Last week went by very fast. I had been working on some algorithms, along with that I had to prepare a poster for my research and my research paper. I managed to complete my report and poster in the first half of the week and also managed to commit my derivative of the BFS algorithm I was working on.
It has been an amazing experience working on STAPL this summer; I learnt a lot, met some interesting people and I am walking away with an experience I will never forget.
I am working under the mentorship of Dr. Nancy Amato. She is Unocal Professor and Regents Professor in the Department of Computer Science and Engineering at Texas A&M University where she co-directs the Parasol Lab.

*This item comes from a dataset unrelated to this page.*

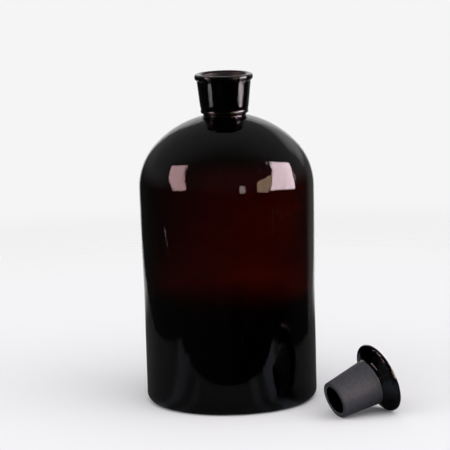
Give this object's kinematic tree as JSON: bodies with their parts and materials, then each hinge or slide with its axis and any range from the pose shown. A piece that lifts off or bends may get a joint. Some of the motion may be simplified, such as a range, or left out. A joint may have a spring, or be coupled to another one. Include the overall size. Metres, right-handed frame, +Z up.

Another one of my mentor is Dr. Timmie Smith. He is a Postdoctoral Research Associate his focus is the development of PARAGRAPHs, which are high level task graph representations of parallel operations. He is also involved in the development of PDT, a parallel discrete-ordinates transport code. PDT is developed using STAPL in collaboration with the Nuclear Engineering department.
I also work under the mentorship of Adam Fidel. Who is a PhD candidate in computer science in the Parasol Lab at Texas A&M University. Working on accelerating large-scale parallel graph workloads through the use of asynchronous processing and nested parallelism. And he is also the principal developer of the STAPL Graph Library.